>> START SOURCE MATERIAL

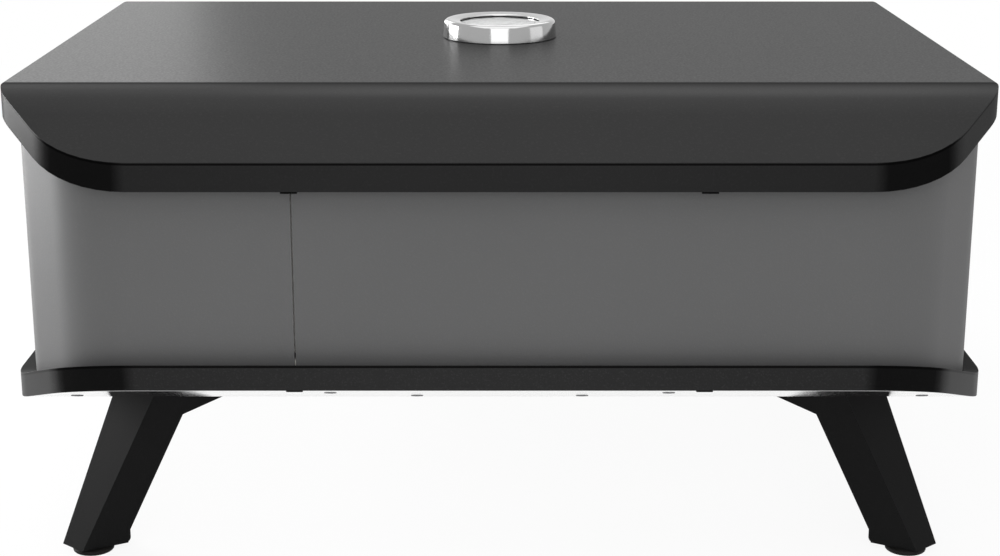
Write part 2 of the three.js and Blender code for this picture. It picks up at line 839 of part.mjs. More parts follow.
function buildValve() {
  const start = valveRearward - valveLength / 2;
  const end = valveRearward + valveLength / 2;
  const centre = [bayCentre, gasHeight];
  const bossEnd = wallInnerX - seatGap;
  const body = bar("y", valveRadius, start, end, centre, roundFacets);
  const boss = bar("x", valveBossRadius, bayCentre, bossEnd, [valveRearward, gasHeight], roundFacets);
  const stemBore = bar("x", stemRadius + boreGap, bossEnd - stemDepth, bossEnd + overrun, [valveRearward, gasHeight]);
  addPiece("gas_valve", geometryOf(cut(join(body, boss), stemBore)), brass);

  const stemStart = bossEnd - stemDepth + seatGap;
  const stem = bar("x", stemRadius, stemStart, knobBoreEnd - seatGap, [valveRearward, gasHeight]);
  addPiece("valve_stem", geometryOf(stem), darkSteel);

  const jetStart = end + seatGap;
  const jetBody = bar("y", jetRadius, jetStart, jetStart + jetLength - jetTipLength, centre, hexFacets);
  const jetTip = bar("y", jetTipRadius, jetStart, jetStart + jetLength, centre);
  addPiece("gas_jet", geometryOf(join(jetBody, jetTip)), brass);
}

// Turned skirt with a raised grip bar across it
function buildKnob() {
  const skirt = turnedAlongX([
    [0, 0],
    [knobRadius, 0],
    [knobRadius, knobSkirt - knobEdge],
    [knobRadius - knobEdge, knobSkirt],
    [0, knobSkirt],
  ]);
  const skirtSolid = solid(skirt.translate(knobFace, valveRearward, gasHeight));
  const gripRadius = knobRadius - gripInset;
  const knobEnd = knobFace + knobDepth;
  const gripRound = bar("x", gripRadius, knobFace, knobEnd, [valveRearward, gasHeight], roundFacets);
  const gripBlock = block(
    knobFace,
    knobEnd,
    valveRearward - knobGripWidth / 2,
    valveRearward + knobGripWidth / 2,
    gasHeight - knobRadius,
    gasHeight + knobRadius,
  );
  const bore = bar("x", stemRadius + boreGap, 0, knobBoreEnd, [valveRearward, gasHeight]);
  const knob = cut(join(skirtSolid, common(gripRound, gripBlock)), bore);
  addPiece("control_knob", geometryOf(knob), plastic);

  const bezel = bar("x", bezelRadius, wallOuterX + seatGap, bezelFace, [valveRearward, gasHeight], roundFacets);
  const bezelHole = bar("x", stemRadius + slideGap, 0, bodyWidth, [valveRearward, gasHeight]);
  addPiece("knob_bezel", geometryOf(cut(bezel, bezelHole)), stainless);
}

// Threaded brass fitting through the service panel, and the pipe from it to the valve
function buildGasInlet() {
  const z = gasHeight - inletDrop;
  const innerEnd = wallOuterX + inletOutside - inletLength;
  const centre = [inletRearward, z];
  const thread = bar("x", inletRadius, innerEnd, wallOuterX + inletOutside, centre, roundFacets);
  const flangeStart = wallOuterX + seatGap;
  const flange = bar("x", inletFlange, flangeStart, flangeStart + inletFlangeThickness, centre, hexFacets);
  const bore = bar("x", inletBore, innerEnd + inletWall, bodyWidth, centre);
  addPiece("gas_inlet", geometryOf(cut(join(thread, flange), bore)), brass);

  const valveBottom = gasHeight - valveRadius - seatGap;
  const pipeX = innerEnd - pipeStandOff - pipeBend;
  const path = new BentPath(
    [
      new THREE.Vector3(innerEnd - seatGap, inletRearward, z),
      new THREE.Vector3(pipeX, inletRearward, z),
      new THREE.Vector3(pipeX, valveRearward, z),
      new THREE.Vector3(bayCentre, valveRearward, z),
      new THREE.Vector3(bayCentre, valveRearward, valveBottom),
    ],
    pipeBend,
  );
  addPiece("gas_pipe", geometryOf(tubeAlong(path, pipeRadius, pipeSteps)), brass);
}

function buildIgniter() {
  const centre = [-igniterForward, gasHeight];
  const flangeStart = wallOuterX + seatGap;
  const flangeEnd = flangeStart + igniterFlangeThickness;
  const innerEnd = flangeEnd - igniterLength;
  const body = bar("x", igniterRadius, innerEnd, flangeEnd, centre, roundFacets);
  const flange = bar("x", igniterFlange, flangeStart, flangeEnd, centre, roundFacets);
  const buttonInner = flangeEnd + buttonShow - buttonLength;
  const boreStart = buttonInner - buttonTravel - seatGap;
  const bore = bar("x", buttonRadius + boreGap, boreStart, flangeEnd + overrun, centre, roundFacets);
  addPiece("igniter_body", geometryOf(cut(join(body, flange), bore)), plastic);

  const button = bar("x", buttonRadius, buttonInner, flangeEnd + buttonShow, centre, roundFacets);
  addPiece("igniter_button", geometryOf(button), signalRed);

  const [electrodeY, electrodeZ] = electrodePlace();
  const insulatorEnd = bayCentre - tubeRadius - insulatorInside;
  const insulatorStart = insulatorEnd - insulatorLength;
  const insulator = bar("x", insulatorRadius, insulatorStart, insulatorEnd, [electrodeY, electrodeZ]);
  const wireBore = bar("x", electrodeRadius + boreGap, 0, bodyWidth, [electrodeY, electrodeZ]);
  addPiece("electrode_insulator", geometryOf(cut(insulator, wireBore)), ceramic);

  const wireEnd = insulatorEnd + electrodeTail;
  const wirePath = new BentPath(
    [
      new THREE.Vector3(wireEnd, electrodeY, electrodeZ),
      new THREE.Vector3(insulatorStart - electrodeTip, electrodeY, electrodeZ),
      new THREE.Vector3(insulatorStart - electrodeTip, electrodeY - electrodeTip, electrodeZ - electrodeDip),
    ],
    electrodeBend,
  );
  addPiece("igniter_electrode", geometryOf(tubeAlong(wirePath, electrodeRadius, wireSteps, wireFacets)), darkSteel);

  const leadStart = innerEnd - seatGap;
  const leadX = leadStart - leadStandOff;
  const leadZ = gasHeight + leadRise;
  const leadPath = new BentPath(
    [
      new THREE.Vector3(leadStart, -igniterForward, gasHeight),
      new THREE.Vector3(leadX, -igniterForward, gasHeight),
      new THREE.Vector3(leadX, -igniterForward, leadZ),
      new THREE.Vector3(wireEnd + leadStandOff, electrodeY, leadZ),
      new THREE.Vector3(wireEnd + leadStandOff, electrodeY, electrodeZ),
      new THREE.Vector3(wireEnd + seatGap, electrodeY, electrodeZ),
    ],
    leadBend,
  );
  addPiece("igniter_lead", geometryOf(tubeAlong(leadPath, leadRadius, leadSteps, wireFacets)), rubber);
}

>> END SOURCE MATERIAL

» WORK TO BE COMPLETED
Reproduce the material verbatim, line by line.

» WRITTEN ANSWER
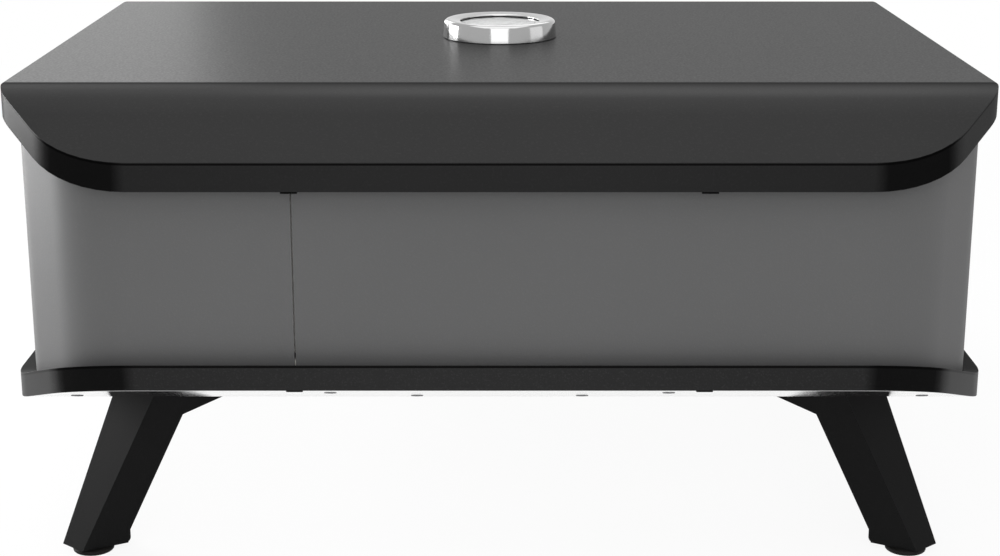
Write part 2 of the three.js and Blender code for this picture. It picks up at line 839 of part.mjs. More parts follow.
function buildValve() {
  const start = valveRearward - valveLength / 2;
  const end = valveRearward + valveLength / 2;
  const centre = [bayCentre, gasHeight];
  const bossEnd = wallInnerX - seatGap;
  const body = bar("y", valveRadius, start, end, centre, roundFacets);
  const boss = bar("x", valveBossRadius, bayCentre, bossEnd, [valveRearward, gasHeight], roundFacets);
  const stemBore = bar("x", stemRadius + boreGap, bossEnd - stemDepth, bossEnd + overrun, [valveRearward, gasHeight]);
  addPiece("gas_valve", geometryOf(cut(join(body, boss), stemBore)), brass);

  const stemStart = bossEnd - stemDepth + seatGap;
  const stem = bar("x", stemRadius, stemStart, knobBoreEnd - seatGap, [valveRearward, gasHeight]);
  addPiece("valve_stem", geometryOf(stem), darkSteel);

  const jetStart = end + seatGap;
  const jetBody = bar("y", jetRadius, jetStart, jetStart + jetLength - jetTipLength, centre, hexFacets);
  const jetTip = bar("y", jetTipRadius, jetStart, jetStart + jetLength, centre);
  addPiece("gas_jet", geometryOf(join(jetBody, jetTip)), brass);
}

// Turned skirt with a raised grip bar across it
function buildKnob() {
  const skirt = turnedAlongX([
    [0, 0],
    [knobRadius, 0],
    [knobRadius, knobSkirt - knobEdge],
    [knobRadius - knobEdge, knobSkirt],
    [0, knobSkirt],
  ]);
  const skirtSolid = solid(skirt.translate(knobFace, valveRearward, gasHeight));
  const gripRadius = knobRadius - gripInset;
  const knobEnd = knobFace + knobDepth;
  const gripRound = bar("x", gripRadius, knobFace, knobEnd, [valveRearward, gasHeight], roundFacets);
  const gripBlock = block(
    knobFace,
    knobEnd,
    valveRearward - knobGripWidth / 2,
    valveRearward + knobGripWidth / 2,
    gasHeight - knobRadius,
    gasHeight + knobRadius,
  );
  const bore = bar("x", stemRadius + boreGap, 0, knobBoreEnd, [valveRearward, gasHeight]);
  const knob = cut(join(skirtSolid, common(gripRound, gripBlock)), bore);
  addPiece("control_knob", geometryOf(knob), plastic);

  const bezel = bar("x", bezelRadius, wallOuterX + seatGap, bezelFace, [valveRearward, gasHeight], roundFacets);
  const bezelHole = bar("x", stemRadius + slideGap, 0, bodyWidth, [valveRearward, gasHeight]);
  addPiece("knob_bezel", geometryOf(cut(bezel, bezelHole)), stainless);
}

// Threaded brass fitting through the service panel, and the pipe from it to the valve
function buildGasInlet() {
  const z = gasHeight - inletDrop;
  const innerEnd = wallOuterX + inletOutside - inletLength;
  const centre = [inletRearward, z];
  const thread = bar("x", inletRadius, innerEnd, wallOuterX + inletOutside, centre, roundFacets);
  const flangeStart = wallOuterX + seatGap;
  const flange = bar("x", inletFlange, flangeStart, flangeStart + inletFlangeThickness, centre, hexFacets);
  const bore = bar("x", inletBore, innerEnd + inletWall, bodyWidth, centre);
  addPiece("gas_inlet", geometryOf(cut(join(thread, flange), bore)), brass);

  const valveBottom = gasHeight - valveRadius - seatGap;
  const pipeX = innerEnd - pipeStandOff - pipeBend;
  const path = new BentPath(
    [
      new THREE.Vector3(innerEnd - seatGap, inletRearward, z),
      new THREE.Vector3(pipeX, inletRearward, z),
      new THREE.Vector3(pipeX, valveRearward, z),
      new THREE.Vector3(bayCentre, valveRearward, z),
      new THREE.Vector3(bayCentre, valveRearward, valveBottom),
    ],
    pipeBend,
  );
  addPiece("gas_pipe", geometryOf(tubeAlong(path, pipeRadius, pipeSteps)), brass);
}

function buildIgniter() {
  const centre = [-igniterForward, gasHeight];
  const flangeStart = wallOuterX + seatGap;
  const flangeEnd = flangeStart + igniterFlangeThickness;
  const innerEnd = flangeEnd - igniterLength;
  const body = bar("x", igniterRadius, innerEnd, flangeEnd, centre, roundFacets);
  const flange = bar("x", igniterFlange, flangeStart, flangeEnd, centre, roundFacets);
  const buttonInner = flangeEnd + buttonShow - buttonLength;
  const boreStart = buttonInner - buttonTravel - seatGap;
  const bore = bar("x", buttonRadius + boreGap, boreStart, flangeEnd + overrun, centre, roundFacets);
  addPiece("igniter_body", geometryOf(cut(join(body, flange), bore)), plastic);

  const button = bar("x", buttonRadius, buttonInner, flangeEnd + buttonShow, centre, roundFacets);
  addPiece("igniter_button", geometryOf(button), signalRed);

  const [electrodeY, electrodeZ] = electrodePlace();
  const insulatorEnd = bayCentre - tubeRadius - insulatorInside;
  const insulatorStart = insulatorEnd - insulatorLength;
  const insulator = bar("x", insulatorRadius, insulatorStart, insulatorEnd, [electrodeY, electrodeZ]);
  const wireBore = bar("x", electrodeRadius + boreGap, 0, bodyWidth, [electrodeY, electrodeZ]);
  addPiece("electrode_insulator", geometryOf(cut(insulator, wireBore)), ceramic);

  const wireEnd = insulatorEnd + electrodeTail;
  const wirePath = new BentPath(
    [
      new THREE.Vector3(wireEnd, electrodeY, electrodeZ),
      new THREE.Vector3(insulatorStart - electrodeTip, electrodeY, electrodeZ),
      new THREE.Vector3(insulatorStart - electrodeTip, electrodeY - electrodeTip, electrodeZ - electrodeDip),
    ],
    electrodeBend,
  );
  addPiece("igniter_electrode", geometryOf(tubeAlong(wirePath, electrodeRadius, wireSteps, wireFacets)), darkSteel);

  const leadStart = innerEnd - seatGap;
  const leadX = leadStart - leadStandOff;
  const leadZ = gasHeight + leadRise;
  const leadPath = new BentPath(
    [
      new THREE.Vector3(leadStart, -igniterForward, gasHeight),
      new THREE.Vector3(leadX, -igniterForward, gasHeight),
      new THREE.Vector3(leadX, -igniterForward, leadZ),
      new THREE.Vector3(wireEnd + leadStandOff, electrodeY, leadZ),
      new THREE.Vector3(wireEnd + leadStandOff, electrodeY, electrodeZ),
      new THREE.Vector3(wireEnd + seatGap, electrodeY, electrodeZ),
    ],
    leadBend,
  );
  addPiece("igniter_lead", geometryOf(tubeAlong(leadPath, leadRadius, leadSteps, wireFacets)), rubber);
}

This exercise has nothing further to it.